*Aim*: Using the data below, return the stretch from the line that contains "before = set(bpy.data.objects)" through the line that contains "UPPER_BOTTOM = -461.175", both included, exactly as it stands and nothing beyond it.

*Supplied material*:
━━━

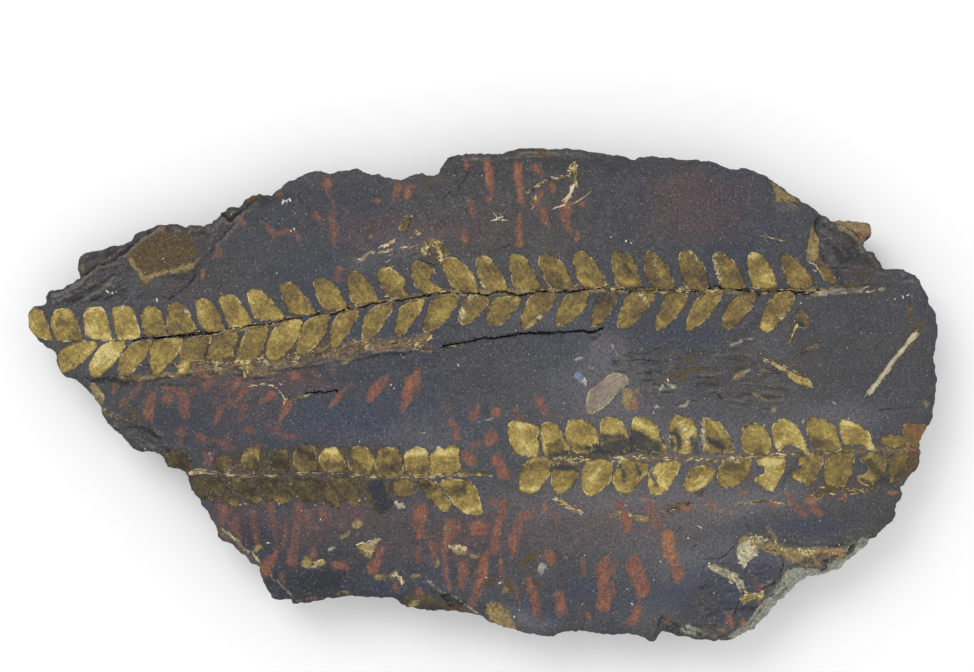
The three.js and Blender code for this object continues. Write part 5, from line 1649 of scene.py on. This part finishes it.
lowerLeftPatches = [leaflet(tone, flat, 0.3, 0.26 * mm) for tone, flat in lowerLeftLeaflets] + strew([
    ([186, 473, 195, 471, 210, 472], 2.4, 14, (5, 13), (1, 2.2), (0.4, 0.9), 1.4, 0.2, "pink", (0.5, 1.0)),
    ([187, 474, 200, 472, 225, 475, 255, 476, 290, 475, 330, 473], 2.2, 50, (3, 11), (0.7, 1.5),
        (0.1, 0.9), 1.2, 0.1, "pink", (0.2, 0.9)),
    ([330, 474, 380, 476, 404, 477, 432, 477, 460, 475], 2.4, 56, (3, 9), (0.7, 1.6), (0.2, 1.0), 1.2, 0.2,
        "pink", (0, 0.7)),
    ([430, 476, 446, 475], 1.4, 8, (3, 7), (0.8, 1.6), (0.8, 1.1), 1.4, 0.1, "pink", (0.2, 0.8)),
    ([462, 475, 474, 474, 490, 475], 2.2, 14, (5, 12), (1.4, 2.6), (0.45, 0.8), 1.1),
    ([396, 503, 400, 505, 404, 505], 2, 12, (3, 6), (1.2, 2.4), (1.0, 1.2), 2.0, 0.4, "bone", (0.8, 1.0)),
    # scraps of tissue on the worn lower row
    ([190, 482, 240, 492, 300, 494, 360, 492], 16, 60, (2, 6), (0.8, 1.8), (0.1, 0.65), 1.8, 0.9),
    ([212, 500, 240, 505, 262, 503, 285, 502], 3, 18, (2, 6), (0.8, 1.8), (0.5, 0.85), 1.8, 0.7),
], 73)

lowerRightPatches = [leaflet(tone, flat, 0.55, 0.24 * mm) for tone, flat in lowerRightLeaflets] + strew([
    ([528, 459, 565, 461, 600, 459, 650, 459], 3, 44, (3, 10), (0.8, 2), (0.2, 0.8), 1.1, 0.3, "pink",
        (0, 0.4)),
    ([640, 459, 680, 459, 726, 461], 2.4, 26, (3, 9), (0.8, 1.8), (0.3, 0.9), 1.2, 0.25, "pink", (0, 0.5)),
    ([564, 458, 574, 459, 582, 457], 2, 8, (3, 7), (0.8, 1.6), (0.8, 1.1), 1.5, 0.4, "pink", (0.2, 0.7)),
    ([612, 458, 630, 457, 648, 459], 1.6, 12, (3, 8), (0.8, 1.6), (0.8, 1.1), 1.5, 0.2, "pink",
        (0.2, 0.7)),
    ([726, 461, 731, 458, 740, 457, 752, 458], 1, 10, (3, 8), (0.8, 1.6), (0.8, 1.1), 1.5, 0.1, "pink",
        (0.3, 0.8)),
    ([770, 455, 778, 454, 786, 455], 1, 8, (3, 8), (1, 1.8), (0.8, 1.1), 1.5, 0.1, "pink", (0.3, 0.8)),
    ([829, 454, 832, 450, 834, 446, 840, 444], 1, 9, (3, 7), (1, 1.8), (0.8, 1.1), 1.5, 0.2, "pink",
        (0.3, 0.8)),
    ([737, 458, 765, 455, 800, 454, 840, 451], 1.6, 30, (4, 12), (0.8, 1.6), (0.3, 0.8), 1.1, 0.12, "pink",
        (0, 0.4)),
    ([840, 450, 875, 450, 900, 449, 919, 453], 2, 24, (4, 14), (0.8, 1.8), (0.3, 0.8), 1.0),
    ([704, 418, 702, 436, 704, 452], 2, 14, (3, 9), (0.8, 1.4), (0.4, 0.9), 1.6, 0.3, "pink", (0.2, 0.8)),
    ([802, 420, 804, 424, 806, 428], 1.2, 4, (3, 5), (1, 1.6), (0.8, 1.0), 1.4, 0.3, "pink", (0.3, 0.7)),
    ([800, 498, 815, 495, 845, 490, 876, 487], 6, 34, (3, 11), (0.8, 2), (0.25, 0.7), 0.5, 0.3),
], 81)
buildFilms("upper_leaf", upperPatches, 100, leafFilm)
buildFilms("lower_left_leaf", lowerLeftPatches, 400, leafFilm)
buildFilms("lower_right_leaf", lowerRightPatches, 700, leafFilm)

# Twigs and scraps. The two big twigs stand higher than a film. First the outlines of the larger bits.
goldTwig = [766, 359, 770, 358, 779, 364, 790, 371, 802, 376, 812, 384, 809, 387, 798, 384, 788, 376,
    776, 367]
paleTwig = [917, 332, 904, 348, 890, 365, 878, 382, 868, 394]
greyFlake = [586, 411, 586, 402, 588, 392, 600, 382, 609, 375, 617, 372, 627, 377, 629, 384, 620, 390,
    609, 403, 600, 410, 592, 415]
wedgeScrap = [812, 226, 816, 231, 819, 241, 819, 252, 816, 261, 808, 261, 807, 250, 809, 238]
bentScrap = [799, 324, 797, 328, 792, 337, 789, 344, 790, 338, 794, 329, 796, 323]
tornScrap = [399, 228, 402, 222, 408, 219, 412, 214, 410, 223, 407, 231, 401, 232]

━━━

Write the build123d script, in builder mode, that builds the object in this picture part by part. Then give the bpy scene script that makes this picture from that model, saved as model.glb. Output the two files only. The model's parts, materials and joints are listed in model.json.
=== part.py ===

━━━

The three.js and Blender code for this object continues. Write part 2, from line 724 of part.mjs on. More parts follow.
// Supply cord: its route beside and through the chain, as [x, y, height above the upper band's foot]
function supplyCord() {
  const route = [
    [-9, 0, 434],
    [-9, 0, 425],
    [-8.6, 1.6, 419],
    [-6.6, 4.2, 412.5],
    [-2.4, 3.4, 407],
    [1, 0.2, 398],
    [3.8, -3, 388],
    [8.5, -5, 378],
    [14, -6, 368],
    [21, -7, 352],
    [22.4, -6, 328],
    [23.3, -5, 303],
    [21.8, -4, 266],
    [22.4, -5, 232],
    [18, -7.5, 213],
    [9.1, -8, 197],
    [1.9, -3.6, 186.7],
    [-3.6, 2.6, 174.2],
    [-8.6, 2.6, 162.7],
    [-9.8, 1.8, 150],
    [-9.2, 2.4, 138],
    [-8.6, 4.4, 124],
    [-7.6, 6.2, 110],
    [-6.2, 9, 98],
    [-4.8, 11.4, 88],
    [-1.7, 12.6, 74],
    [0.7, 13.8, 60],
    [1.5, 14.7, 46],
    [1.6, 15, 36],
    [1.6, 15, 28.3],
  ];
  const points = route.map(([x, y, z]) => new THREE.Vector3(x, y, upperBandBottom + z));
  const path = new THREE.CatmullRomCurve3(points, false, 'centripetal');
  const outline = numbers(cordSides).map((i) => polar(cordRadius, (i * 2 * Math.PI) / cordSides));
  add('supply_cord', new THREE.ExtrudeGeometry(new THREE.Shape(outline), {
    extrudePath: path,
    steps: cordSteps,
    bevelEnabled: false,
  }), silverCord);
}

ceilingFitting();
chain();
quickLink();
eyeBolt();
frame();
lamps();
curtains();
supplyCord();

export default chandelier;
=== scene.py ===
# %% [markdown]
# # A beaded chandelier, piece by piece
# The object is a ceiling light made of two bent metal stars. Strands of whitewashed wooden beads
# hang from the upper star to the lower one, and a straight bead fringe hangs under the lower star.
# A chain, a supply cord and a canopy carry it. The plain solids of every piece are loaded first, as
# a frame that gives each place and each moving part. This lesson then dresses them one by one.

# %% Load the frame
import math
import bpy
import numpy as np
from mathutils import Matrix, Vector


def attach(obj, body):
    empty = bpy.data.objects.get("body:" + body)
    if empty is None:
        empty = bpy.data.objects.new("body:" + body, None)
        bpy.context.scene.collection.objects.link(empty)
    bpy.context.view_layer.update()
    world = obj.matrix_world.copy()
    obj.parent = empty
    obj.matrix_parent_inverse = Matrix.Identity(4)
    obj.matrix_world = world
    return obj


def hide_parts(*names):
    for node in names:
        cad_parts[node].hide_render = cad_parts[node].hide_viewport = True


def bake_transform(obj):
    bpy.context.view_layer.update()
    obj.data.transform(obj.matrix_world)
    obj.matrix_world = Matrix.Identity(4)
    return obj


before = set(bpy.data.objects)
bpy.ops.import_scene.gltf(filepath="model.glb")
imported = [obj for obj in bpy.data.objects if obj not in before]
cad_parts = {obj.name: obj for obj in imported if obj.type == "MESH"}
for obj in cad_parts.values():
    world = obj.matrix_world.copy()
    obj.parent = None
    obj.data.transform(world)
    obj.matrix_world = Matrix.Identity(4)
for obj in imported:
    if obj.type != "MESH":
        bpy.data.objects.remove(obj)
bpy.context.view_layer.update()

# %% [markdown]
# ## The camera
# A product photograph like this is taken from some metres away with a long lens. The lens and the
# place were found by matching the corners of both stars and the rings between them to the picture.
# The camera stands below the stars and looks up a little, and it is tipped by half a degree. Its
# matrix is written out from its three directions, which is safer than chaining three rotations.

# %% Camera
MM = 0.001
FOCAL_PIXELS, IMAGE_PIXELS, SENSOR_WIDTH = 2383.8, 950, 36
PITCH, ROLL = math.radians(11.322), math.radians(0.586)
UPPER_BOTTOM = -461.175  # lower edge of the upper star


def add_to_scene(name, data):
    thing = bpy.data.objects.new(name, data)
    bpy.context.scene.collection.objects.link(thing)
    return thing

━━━

*Solution to this task*:
before = set(bpy.data.objects)
bpy.ops.import_scene.gltf(filepath="model.glb")
imported = [obj for obj in bpy.data.objects if obj not in before]
cad_parts = {obj.name: obj for obj in imported if obj.type == "MESH"}
for obj in cad_parts.values():
    world = obj.matrix_world.copy()
    obj.parent = None
    obj.data.transform(world)
    obj.matrix_world = Matrix.Identity(4)
for obj in imported:
    if obj.type != "MESH":
        bpy.data.objects.remove(obj)
bpy.context.view_layer.update()

# %% [markdown]
# ## The camera
# A product photograph like this is taken from some metres away with a long lens. The lens and the
# place were found by matching the corners of both stars and the rings between them to the picture.
# The camera stands below the stars and looks up a little, and it is tipped by half a degree. Its
# matrix is written out from its three directions, which is safer than chaining three rotations.

# %% Camera
MM = 0.001
FOCAL_PIXELS, IMAGE_PIXELS, SENSOR_WIDTH = 2383.8, 950, 36
PITCH, ROLL = math.radians(11.322), math.radians(0.586)
UPPER_BOTTOM = -461.175  # lower edge of the upper star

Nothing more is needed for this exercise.